District 3 — which includes the Hilltop, Central Tacoma and part of South Tacoma — offers its voters an embarrassment of good candidates. With the exception of Robert Hill, a felon, it’s a strong field.
Aficionados of leftist politics have Whitney Brady, a committed young 15 Now activist who handles insurance claims for State Farm. Tom McCarthy, a Pierce College teacher, has heavy union support. Kris Blondin is a business-savvy restaurateur.
Although we aren’t endorsing him, Keith Blocker deserves special mention: Now 34, he fought his way up from hard poverty in Philadelphia and now works with disadvantaged youth.
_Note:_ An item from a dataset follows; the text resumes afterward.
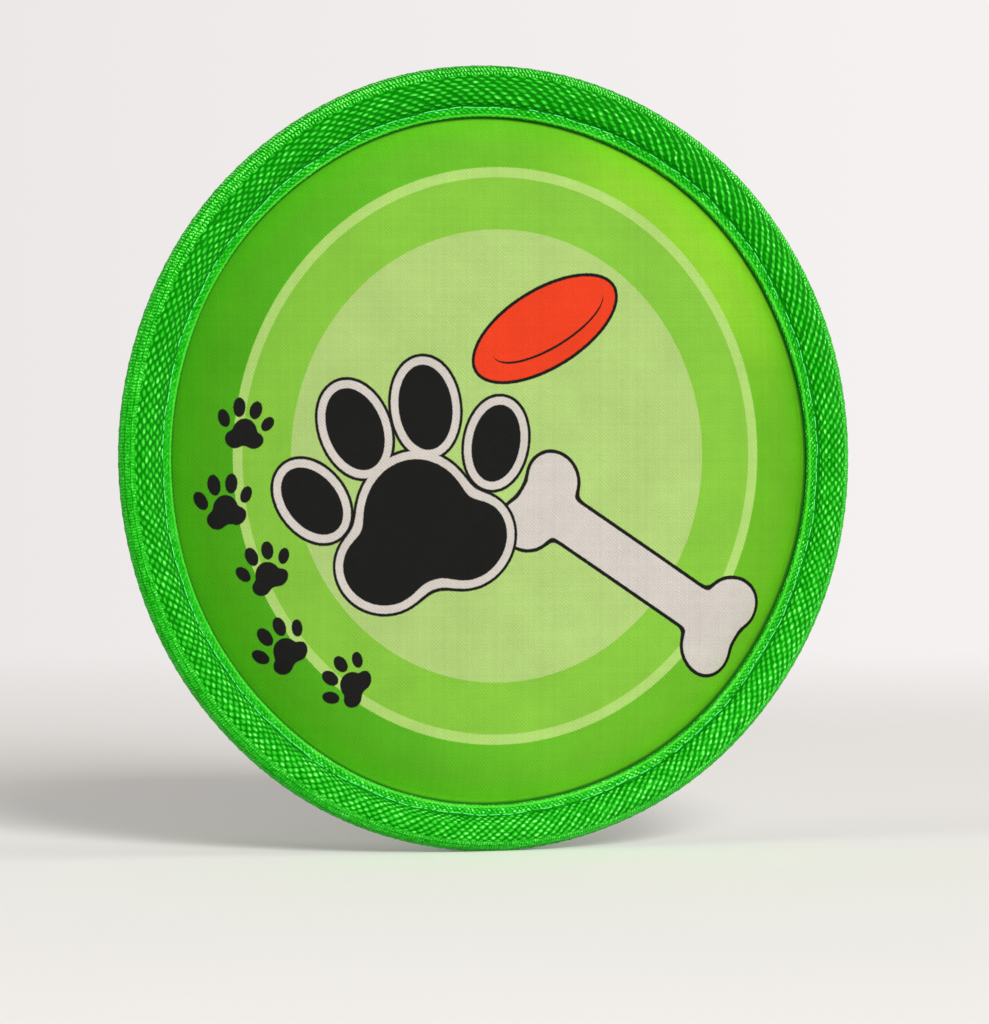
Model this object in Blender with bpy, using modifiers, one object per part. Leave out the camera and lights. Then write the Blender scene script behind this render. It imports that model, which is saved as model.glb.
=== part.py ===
"""Soft flying disc for throwing and fetching, 9 inches across: two canvas panels with foam between them,
bound all round in nylon webbing that is folded over a vinyl tube and lockstitched through both faces.

The disc stands on its edge. Its axis is world Y and its printed face looks along -Y.
Every turned piece is drawn about its own +Z, which is the printed side, and hangs on one empty
that lays that +Z along world -Y.
"""

import math

import bpy

MM = 0.001

# Driving dimensions, in millimetres
DISC_RADIUS = 114.5  # a 9 inch disc is 229 mm across
RIM_HALF_THICKNESS = 6.3  # the bound rim is 12.6 mm through
WEBBING_THICKNESS = 1.8  # heavy nylon webbing
STITCH_RADIUS = 102.9  # the one line of stitching that closes the binding
LIP_RADIUS = 100.1  # where the webbing's woven edges end on the panels
GAP = 0.3  # clearance left between pieces that touch

CANVAS_THICKNESS = 0.7
PANEL_HALF_THICKNESS = 6.0  # a panel's outer face, in the padded middle
PINCHED_HALF_THICKNESS = 1.6  # the same face where the stitching pinches it
CROWN_START_RADIUS = 82.0  # the padding is level inside this radius
CROWN_END_RADIUS = 99.4  # and pinched flat outside this one

TUBE_WALL = 1.5
JOINER_LENGTH = 32.0
JOIN_ANGLE = -math.pi / 2  # the tube's ends meet at the bottom of the disc
THREAD_RADIUS = 0.35

# Worked out from them
TUBE_RADIUS = RIM_HALF_THICKNESS - WEBBING_THICKNESS - GAP
RIM_CENTRE_RADIUS = DISC_RADIUS - RIM_HALF_THICKNESS
PANEL_RADIUS = RIM_CENTRE_RADIUS - TUBE_RADIUS - GAP
LIP_INNER_HEIGHT = PINCHED_HALF_THICKNESS + GAP
LIP_OUTER_HEIGHT = LIP_INNER_HEIGHT + WEBBING_THICKNESS

# Smoothness. One number of steps for every turned piece keeps their facets in line.
TURN_STEPS = 60
CROWN_POINTS = 4
OUTER_ARC_FACETS = 8
INNER_ARC_FACETS = 6
TUBE_SIDES = 8
THREAD_SIDES = 5
MERGE_DISTANCE = 0.00002


def remove_everything():
    for old in list(bpy.data.objects):
        bpy.data.objects.remove(old, do_unlink=True)


def new_collection(name):
    collection = bpy.data.collections.new(name)
    bpy.context.scene.collection.children.link(collection)
    return collection


def linear(channel):
    """One sRGB channel, 0 to 255, as the linear value that a shader takes."""
    value = channel / 255
    if value <= 0.04045:
        return value / 12.92
    return ((value + 0.055) / 1.055) ** 2.4


def plain_material(name, srgb, roughness):
    material = bpy.data.materials.new(name)
    material.use_nodes = True
    shader = material.node_tree.nodes["Principled BSDF"]
    shader.inputs["Base Color"].default_value = [*map(linear, srgb), 1]
    shader.inputs["Roughness"].default_value = roughness
    shader.inputs["Metallic"].default_value = 0
    return material


def place(obj, axis_empty, collection, material):
    """Puts an object in the disc's collection, on its axis, in its own material."""
    collection.objects.link(obj)
    obj.parent = axis_empty
    obj.data.materials.append(material)
    return obj


def turned(name, profile, closed, sweep=2 * math.pi):
    """A mesh object that turns a profile of (radius, height) points in millimetres about Z.

    The profile lies at +X and runs down its outer side from the top. A closed one is a loop,
    and an open one starts and ends on the axis.
    """
    points = [(radius * MM, 0, height * MM) for radius, height in profile]
    edges = [(i, i + 1) for i in range(len(points) - 1)]
    if closed:
        edges.append((len(points) - 1, 0))
    mesh = bpy.data.meshes.new(name)
    mesh.from_pydata(points, edges, [])
    obj = bpy.data.objects.new(name, mesh)
    screw = obj.modifiers.new("turn", "SCREW")
    screw.axis = "Z"
    screw.angle = sweep
    screw.steps = TURN_STEPS
    screw.render_steps = TURN_STEPS
    screw.use_merge_vertices = math.isclose(sweep, 2 * math.pi)
    screw.merge_threshold = MERGE_DISTANCE
    screw.use_smooth_shade = True
    return obj


def crown_height(radius, middle, pinched):
    """Height of a padded face at a radius: level in the middle, then rounding down to the pinch."""
    if radius >= CROWN_END_RADIUS:
        return pinched
    along = max(0, radius - CROWN_START_RADIUS) / (CROWN_END_RADIUS - CROWN_START_RADIUS)
    return pinched + (middle - pinched) * (1 - along**2)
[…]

We hope he’ll stay active in public life if he loses this race.
As in the District 1 race, we’re endorsing two candidates: Justin Leighton and Valentine Smith, who have both served on the Central Neighborhood Council.
Leighton, who does government relations for Pierce Transit, has been active in public life, knows city issues and enjoys strong support from leading Democrats in the area.
Smith is a 12-year Army veteran who has served in Afghanistan and Iraq. He manages construction projects at the Port of Seattle, and he’d be a forceful advocate of the private sector if elected.
The third City Council contest, a citywide race between Conor McCarthy and Suzanne Skaar, will be decided in November. In the fourth election, for another citywide seat, Councilmember Ryan Mello is running unopposed.